**GIVEN MATERIAL**
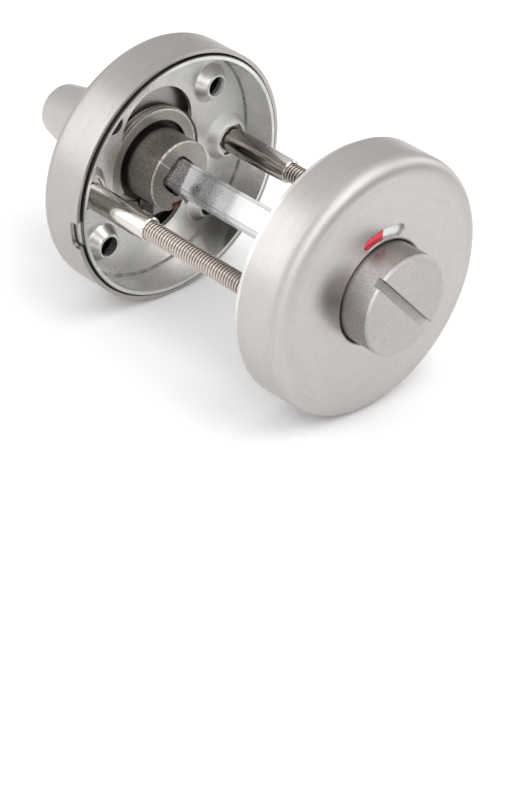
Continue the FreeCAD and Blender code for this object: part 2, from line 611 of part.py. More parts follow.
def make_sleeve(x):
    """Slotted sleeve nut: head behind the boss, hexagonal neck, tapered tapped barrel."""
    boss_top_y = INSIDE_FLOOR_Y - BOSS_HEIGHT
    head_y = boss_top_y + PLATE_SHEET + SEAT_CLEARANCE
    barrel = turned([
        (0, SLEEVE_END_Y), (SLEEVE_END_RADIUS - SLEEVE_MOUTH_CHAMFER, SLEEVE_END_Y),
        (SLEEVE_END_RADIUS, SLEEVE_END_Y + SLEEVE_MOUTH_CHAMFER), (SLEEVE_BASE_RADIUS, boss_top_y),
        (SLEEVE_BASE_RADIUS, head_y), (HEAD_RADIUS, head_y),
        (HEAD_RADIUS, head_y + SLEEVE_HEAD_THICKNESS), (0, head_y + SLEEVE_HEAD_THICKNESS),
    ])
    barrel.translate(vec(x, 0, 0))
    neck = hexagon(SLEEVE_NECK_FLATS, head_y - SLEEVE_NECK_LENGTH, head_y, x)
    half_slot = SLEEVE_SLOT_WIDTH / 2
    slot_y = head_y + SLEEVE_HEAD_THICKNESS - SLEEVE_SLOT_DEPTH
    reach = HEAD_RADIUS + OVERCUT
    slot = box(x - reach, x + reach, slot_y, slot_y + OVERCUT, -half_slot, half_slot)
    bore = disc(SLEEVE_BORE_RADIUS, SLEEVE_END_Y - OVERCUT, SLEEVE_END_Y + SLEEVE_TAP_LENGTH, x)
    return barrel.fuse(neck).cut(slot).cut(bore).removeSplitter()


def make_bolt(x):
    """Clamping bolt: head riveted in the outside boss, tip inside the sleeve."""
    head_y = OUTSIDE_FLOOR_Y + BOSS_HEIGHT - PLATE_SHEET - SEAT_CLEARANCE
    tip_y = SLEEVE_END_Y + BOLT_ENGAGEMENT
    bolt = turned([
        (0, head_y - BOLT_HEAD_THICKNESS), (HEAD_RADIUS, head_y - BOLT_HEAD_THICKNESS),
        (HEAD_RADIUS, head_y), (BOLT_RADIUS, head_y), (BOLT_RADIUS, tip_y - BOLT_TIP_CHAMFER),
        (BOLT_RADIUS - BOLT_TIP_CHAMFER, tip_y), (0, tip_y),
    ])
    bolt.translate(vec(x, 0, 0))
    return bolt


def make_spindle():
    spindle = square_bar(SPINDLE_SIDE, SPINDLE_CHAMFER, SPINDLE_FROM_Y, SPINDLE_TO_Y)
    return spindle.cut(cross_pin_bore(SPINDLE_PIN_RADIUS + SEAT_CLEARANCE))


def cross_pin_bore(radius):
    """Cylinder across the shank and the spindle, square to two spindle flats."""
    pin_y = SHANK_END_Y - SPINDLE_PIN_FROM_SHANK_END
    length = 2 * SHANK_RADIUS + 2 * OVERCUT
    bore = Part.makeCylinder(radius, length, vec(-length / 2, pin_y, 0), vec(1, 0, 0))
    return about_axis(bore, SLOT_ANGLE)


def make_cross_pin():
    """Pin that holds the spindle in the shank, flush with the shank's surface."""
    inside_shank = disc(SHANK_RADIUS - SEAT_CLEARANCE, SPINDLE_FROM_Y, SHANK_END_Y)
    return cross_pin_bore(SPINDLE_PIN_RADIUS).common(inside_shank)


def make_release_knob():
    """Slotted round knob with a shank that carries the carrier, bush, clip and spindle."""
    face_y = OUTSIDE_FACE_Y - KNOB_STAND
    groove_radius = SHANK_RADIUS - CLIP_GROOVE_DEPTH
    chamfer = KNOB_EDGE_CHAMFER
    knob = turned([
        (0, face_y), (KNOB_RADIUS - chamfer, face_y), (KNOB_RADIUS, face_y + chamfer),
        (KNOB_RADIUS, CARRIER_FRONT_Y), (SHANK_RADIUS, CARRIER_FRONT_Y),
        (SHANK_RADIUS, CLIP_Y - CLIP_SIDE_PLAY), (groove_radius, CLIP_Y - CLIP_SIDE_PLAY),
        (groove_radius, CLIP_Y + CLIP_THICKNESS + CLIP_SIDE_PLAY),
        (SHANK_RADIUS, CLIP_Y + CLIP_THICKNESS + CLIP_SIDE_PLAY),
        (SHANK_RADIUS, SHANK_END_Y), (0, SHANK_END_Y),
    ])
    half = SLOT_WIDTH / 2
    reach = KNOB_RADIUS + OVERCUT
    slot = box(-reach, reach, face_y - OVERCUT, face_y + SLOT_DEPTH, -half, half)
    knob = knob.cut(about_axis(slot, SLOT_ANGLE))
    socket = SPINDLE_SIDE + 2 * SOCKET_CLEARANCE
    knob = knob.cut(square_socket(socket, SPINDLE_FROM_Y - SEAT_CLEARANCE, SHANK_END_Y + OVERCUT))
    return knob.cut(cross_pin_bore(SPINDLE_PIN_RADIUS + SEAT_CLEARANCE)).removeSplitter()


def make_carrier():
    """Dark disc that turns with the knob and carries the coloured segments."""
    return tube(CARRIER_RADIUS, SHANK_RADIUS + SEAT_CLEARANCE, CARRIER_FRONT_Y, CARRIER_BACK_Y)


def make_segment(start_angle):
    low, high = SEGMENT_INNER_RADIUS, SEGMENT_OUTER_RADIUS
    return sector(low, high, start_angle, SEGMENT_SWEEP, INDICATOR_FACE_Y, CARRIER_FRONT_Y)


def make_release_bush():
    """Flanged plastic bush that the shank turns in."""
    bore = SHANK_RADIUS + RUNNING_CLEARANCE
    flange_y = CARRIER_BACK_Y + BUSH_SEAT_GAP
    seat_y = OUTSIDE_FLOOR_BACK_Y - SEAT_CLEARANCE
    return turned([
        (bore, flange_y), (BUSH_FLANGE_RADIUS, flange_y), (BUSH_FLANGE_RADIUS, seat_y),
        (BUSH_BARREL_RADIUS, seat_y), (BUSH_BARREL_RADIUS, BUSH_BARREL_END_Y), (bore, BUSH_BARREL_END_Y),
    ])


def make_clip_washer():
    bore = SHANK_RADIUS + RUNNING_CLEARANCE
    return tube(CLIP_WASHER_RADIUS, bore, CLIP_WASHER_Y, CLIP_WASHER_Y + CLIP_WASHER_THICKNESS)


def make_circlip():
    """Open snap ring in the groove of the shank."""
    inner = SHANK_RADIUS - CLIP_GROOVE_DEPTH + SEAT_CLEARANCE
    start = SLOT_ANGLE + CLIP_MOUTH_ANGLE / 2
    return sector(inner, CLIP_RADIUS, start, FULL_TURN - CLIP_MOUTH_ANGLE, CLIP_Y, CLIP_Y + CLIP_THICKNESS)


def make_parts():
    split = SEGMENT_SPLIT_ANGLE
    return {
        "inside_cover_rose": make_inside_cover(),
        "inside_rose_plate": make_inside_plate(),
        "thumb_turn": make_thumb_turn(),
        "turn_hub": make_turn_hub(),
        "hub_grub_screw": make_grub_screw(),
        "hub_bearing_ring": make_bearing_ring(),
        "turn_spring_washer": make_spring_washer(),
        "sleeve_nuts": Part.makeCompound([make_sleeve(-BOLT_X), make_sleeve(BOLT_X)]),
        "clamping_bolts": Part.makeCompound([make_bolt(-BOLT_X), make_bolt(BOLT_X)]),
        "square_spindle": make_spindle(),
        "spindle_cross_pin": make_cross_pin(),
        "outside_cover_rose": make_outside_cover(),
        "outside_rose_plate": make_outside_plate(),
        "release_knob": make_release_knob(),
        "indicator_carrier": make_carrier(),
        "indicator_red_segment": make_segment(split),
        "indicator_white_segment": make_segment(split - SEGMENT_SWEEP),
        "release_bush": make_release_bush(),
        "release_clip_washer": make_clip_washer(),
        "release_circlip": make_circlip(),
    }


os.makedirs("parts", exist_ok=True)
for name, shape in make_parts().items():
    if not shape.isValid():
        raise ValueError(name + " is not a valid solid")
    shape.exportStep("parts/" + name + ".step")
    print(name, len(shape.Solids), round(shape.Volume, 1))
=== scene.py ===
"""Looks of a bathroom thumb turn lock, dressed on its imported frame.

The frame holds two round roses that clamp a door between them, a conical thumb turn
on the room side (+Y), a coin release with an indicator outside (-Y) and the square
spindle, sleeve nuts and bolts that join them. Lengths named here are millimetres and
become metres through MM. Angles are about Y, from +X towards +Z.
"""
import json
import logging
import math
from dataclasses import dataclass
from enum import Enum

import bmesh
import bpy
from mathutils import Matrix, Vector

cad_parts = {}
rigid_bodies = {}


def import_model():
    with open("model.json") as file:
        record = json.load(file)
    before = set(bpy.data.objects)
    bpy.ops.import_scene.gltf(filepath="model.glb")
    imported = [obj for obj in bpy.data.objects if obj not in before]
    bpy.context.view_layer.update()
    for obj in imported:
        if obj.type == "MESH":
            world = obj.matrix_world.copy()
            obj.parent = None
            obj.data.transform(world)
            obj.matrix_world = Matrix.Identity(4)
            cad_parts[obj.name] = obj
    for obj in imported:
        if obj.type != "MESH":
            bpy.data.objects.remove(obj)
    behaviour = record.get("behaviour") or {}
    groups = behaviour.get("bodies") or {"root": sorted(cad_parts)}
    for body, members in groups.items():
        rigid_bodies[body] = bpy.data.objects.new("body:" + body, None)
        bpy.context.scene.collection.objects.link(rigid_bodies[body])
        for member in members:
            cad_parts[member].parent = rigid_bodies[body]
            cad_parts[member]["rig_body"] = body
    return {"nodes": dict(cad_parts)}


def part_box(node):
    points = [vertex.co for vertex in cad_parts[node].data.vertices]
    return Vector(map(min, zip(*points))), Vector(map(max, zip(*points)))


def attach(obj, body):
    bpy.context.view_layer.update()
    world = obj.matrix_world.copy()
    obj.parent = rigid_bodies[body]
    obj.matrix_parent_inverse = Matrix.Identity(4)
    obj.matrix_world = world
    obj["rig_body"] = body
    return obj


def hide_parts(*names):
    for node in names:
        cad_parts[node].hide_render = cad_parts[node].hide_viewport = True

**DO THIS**
Begin at the line that has "for name, shape"; stop after the line that has "obj.parent = None". Copy every line in that span exactly.

**RESPONSE TO THIS TASK**
for name, shape in make_parts().items():
    if not shape.isValid():
        raise ValueError(name + " is not a valid solid")
    shape.exportStep("parts/" + name + ".step")
    print(name, len(shape.Solids), round(shape.Volume, 1))
=== scene.py ===
"""Looks of a bathroom thumb turn lock, dressed on its imported frame.

The frame holds two round roses that clamp a door between them, a conical thumb turn
on the room side (+Y), a coin release with an indicator outside (-Y) and the square
spindle, sleeve nuts and bolts that join them. Lengths named here are millimetres and
become metres through MM. Angles are about Y, from +X towards +Z.
"""
import json
import logging
import math
from dataclasses import dataclass
from enum import Enum

import bmesh
import bpy
from mathutils import Matrix, Vector

cad_parts = {}
rigid_bodies = {}


def import_model():
    with open("model.json") as file:
        record = json.load(file)
    before = set(bpy.data.objects)
    bpy.ops.import_scene.gltf(filepath="model.glb")
    imported = [obj for obj in bpy.data.objects if obj not in before]
    bpy.context.view_layer.update()
    for obj in imported:
        if obj.type == "MESH":
            world = obj.matrix_world.copy()
            obj.parent = None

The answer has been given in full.